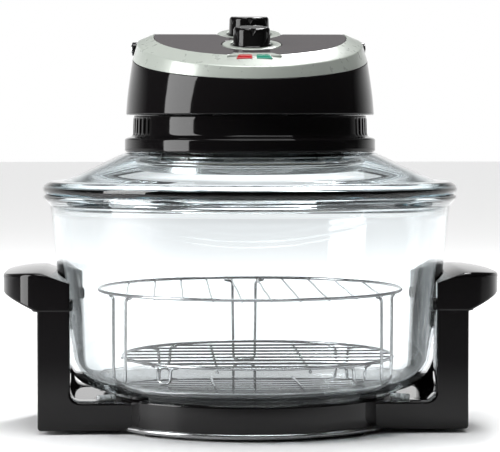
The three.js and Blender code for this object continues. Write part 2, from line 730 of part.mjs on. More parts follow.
// The half-loop handle: at rest it lies round the back of the head, and it swings up to carry the lid.
function carryingHandle() {
  const loop = [];
  const steps = 12;
  for (let step = 0; step <= steps; step += 1) {
    const angle = (step / steps) * Math.PI;
    loop.push(new THREE.Vector3(bailHalfWidth * Math.cos(angle), bailReach * Math.sin(angle), 0));
  }
  const [thick, tall] = bailSection.toArray();
  const bevel = 1.6;
  const section = outlineShape([
    [-tall / 2 + bevel, -thick / 2], [tall / 2 - bevel, -thick / 2], [tall / 2, -thick / 2 + bevel],
    [tall / 2, thick / 2 - bevel], [tall / 2 - bevel, thick / 2], [bevel - tall / 2, thick / 2],
    [-tall / 2, thick / 2 - bevel], [-tall / 2, bevel - thick / 2],
  ]);
  const arch = new THREE.ExtrudeGeometry(section, {
    steps: 24, extrudePath: new THREE.CatmullRomCurve3(loop), bevelEnabled: false,
  });
  const lugs = sides.map(({ sign }) =>
    cylinder(lugRadius, 0.2 - thick / 2, thick / 2).rotateY(Math.PI / 2).translate(sign * bailHalfWidth, 0, 0));
  const bore = cylinder(pinRadius + gap, -handleReach, handleReach, 20).rotateY(Math.PI / 2);
  return cut(joined(arch, ...lugs), bore).rotateX(bailRise);
}

function buildHead(lid) {
  const head = groupAt(lid, 0, 0, lidRise + gap);
  const controls = [
    { name: 'timer', control: timer, group: controlGroup(head, timer) },
    { name: 'thermostat', control: thermostat, group: controlGroup(head, thermostat) },
  ];
  piece(head, 'lower_housing', lowerHousing(), blackGloss);
  piece(head, 'upper_shell', upperShell(), blackGloss);
  piece(head, 'trim_ring', trimRing(), silverPlastic);
  piece(head, 'control_panel', controlPanel(controls), blackGloss);
  controls.forEach(({ name, control, group }) => buildControl(head, name, control, group));
  [{ name: 'red_lens', sign: -1, material: redLens }, { name: 'green_lens', sign: 1, material: greenLens }]
    .forEach(({ name, sign, material }) => {
      const column = lensOutline(sign, 0.2, 0, panelEdge + 20);
      piece(head, name, common(column, trimBody()), material);
    });
  buildFan(head);
  buildHeater(head);

  const pivot = groupAt(head, 0, bailPivotY, bailPivotHeight);
  piece(pivot, 'safety_handle', carryingHandle(), blackGloss);
  const trimAtPivot = Math.sqrt((shellTopRadius - 0.4) ** 2 - (bailPivotY - pinRadius) ** 2);
  for (const { name, sign } of sides) {
    const pin = cylinder(pinRadius, trimAtPivot, bailHalfWidth + bailSection.x / 2, 16).rotateY(Math.PI / 2);
    piece(groupAt(pivot, 0, 0, 0), `handle_pin_${name}`, pin, sheetSteel).rotation.z = sign > 0 ? 0 : Math.PI;
  }
  const switchTop = 72;
  const switchX = -73;
  const switchBody = block([-9, -5, -14], [9, 5, 0]).translate(switchX, bailPivotY, switchTop);
  piece(head, 'microswitch', switchBody, darkPlastic);
  const plunger = block([-5, -2, gap], [-1, 2, 5]).translate(switchX, bailPivotY, switchTop);
  piece(head, 'switch_plunger', plunger, silverPlastic);

  const inletRear = shellBaseRadius + 0.5;
  const middle = (inletLow + inletHigh) / 2;
  const socket = block([-10.5, inletRear - 13, middle - 7], [10.5, inletRear + 1, middle + 7]);
  const pins = [-6, 0, 6].map((x) =>
    block([x - 1, inletRear - 14, middle - 4.5], [x + 1, inletRear - 3, middle - 1]));
  const shellBlock = block([-inletHalfWidth, inletRear - 22, inletLow], [inletHalfWidth, inletRear, inletHigh]);
  piece(head, 'power_inlet', joined(cut(shellBlock, socket), ...pins), darkPlastic);
}

buildStand();
buildBowlAndRacks();
const lid = groupAt(oven, 0, 0, bowlBase + bowlHeight + gap + 0.1);
piece(lid, 'lid_glass', lidGlass(), glass);
buildHead(lid);
oven.updateMatrixWorld(true);

export default oven;
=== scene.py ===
"""Tabletop halogen oven: glass bowl on a two-handled stand, glass lid with a round power head, wire racks.

Metres, +Z up, -Y is the front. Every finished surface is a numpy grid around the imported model's bodies.
"""

import json
import logging
from collections.abc import Callable
from dataclasses import dataclass, field
from enum import Enum
from math import atan, cos, pi, radians, sin, sqrt, tan

import bpy
import numpy as np
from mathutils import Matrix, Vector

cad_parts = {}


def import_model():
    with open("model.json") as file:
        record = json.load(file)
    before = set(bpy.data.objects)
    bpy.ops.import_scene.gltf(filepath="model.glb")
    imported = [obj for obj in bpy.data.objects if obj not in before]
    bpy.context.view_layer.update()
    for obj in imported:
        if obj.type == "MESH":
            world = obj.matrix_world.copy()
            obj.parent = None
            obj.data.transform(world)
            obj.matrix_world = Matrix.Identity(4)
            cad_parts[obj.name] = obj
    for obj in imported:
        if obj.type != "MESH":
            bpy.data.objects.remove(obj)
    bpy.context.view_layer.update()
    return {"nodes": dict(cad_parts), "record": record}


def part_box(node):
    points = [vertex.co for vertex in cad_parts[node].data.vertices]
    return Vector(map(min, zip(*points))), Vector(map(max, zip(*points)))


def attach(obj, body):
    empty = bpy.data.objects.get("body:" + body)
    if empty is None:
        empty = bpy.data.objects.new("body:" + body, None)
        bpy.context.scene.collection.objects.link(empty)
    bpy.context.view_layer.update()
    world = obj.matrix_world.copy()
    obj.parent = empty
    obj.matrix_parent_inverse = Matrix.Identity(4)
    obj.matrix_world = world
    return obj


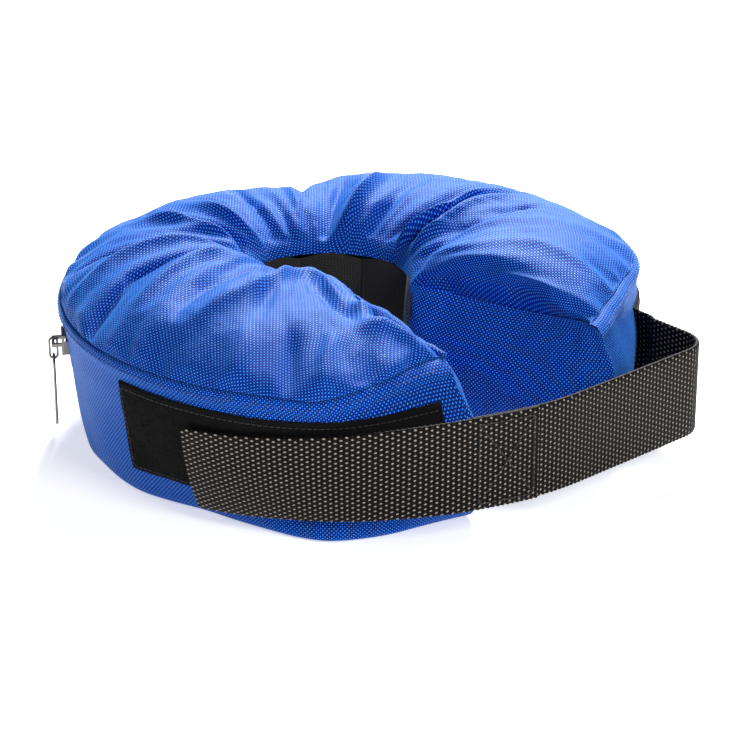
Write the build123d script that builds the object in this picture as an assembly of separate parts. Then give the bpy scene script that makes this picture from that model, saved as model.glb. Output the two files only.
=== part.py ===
━━━━━━━━
## WORK REQUIRED
Transcribe exactly, and only, the lines beginning at the line containing "const inletRear = shellBaseRadius + 0.5;" and ending at the line containing "bpy.data.objects.remove(obj)", both inclusive.

## EXPECTED ANSWER
  const inletRear = shellBaseRadius + 0.5;
  const middle = (inletLow + inletHigh) / 2;
  const socket = block([-10.5, inletRear - 13, middle - 7], [10.5, inletRear + 1, middle + 7]);
  const pins = [-6, 0, 6].map((x) =>
    block([x - 1, inletRear - 14, middle - 4.5], [x + 1, inletRear - 3, middle - 1]));
  const shellBlock = block([-inletHalfWidth, inletRear - 22, inletLow], [inletHalfWidth, inletRear, inletHigh]);
  piece(head, 'power_inlet', joined(cut(shellBlock, socket), ...pins), darkPlastic);
}

buildStand();
buildBowlAndRacks();
const lid = groupAt(oven, 0, 0, bowlBase + bowlHeight + gap + 0.1);
piece(lid, 'lid_glass', lidGlass(), glass);
buildHead(lid);
oven.updateMatrixWorld(true);

export default oven;
=== scene.py ===
"""Tabletop halogen oven: glass bowl on a two-handled stand, glass lid with a round power head, wire racks.

Metres, +Z up, -Y is the front. Every finished surface is a numpy grid around the imported model's bodies.
"""

import json
import logging
from collections.abc import Callable
from dataclasses import dataclass, field
from enum import Enum
from math import atan, cos, pi, radians, sin, sqrt, tan

import bpy
import numpy as np
from mathutils import Matrix, Vector

cad_parts = {}


def import_model():
    with open("model.json") as file:
        record = json.load(file)
    before = set(bpy.data.objects)
    bpy.ops.import_scene.gltf(filepath="model.glb")
    imported = [obj for obj in bpy.data.objects if obj not in before]
    bpy.context.view_layer.update()
    for obj in imported:
        if obj.type == "MESH":
            world = obj.matrix_world.copy()
            obj.parent = None
            obj.data.transform(world)
            obj.matrix_world = Matrix.Identity(4)
            cad_parts[obj.name] = obj
    for obj in imported:
        if obj.type != "MESH":
            bpy.data.objects.remove(obj)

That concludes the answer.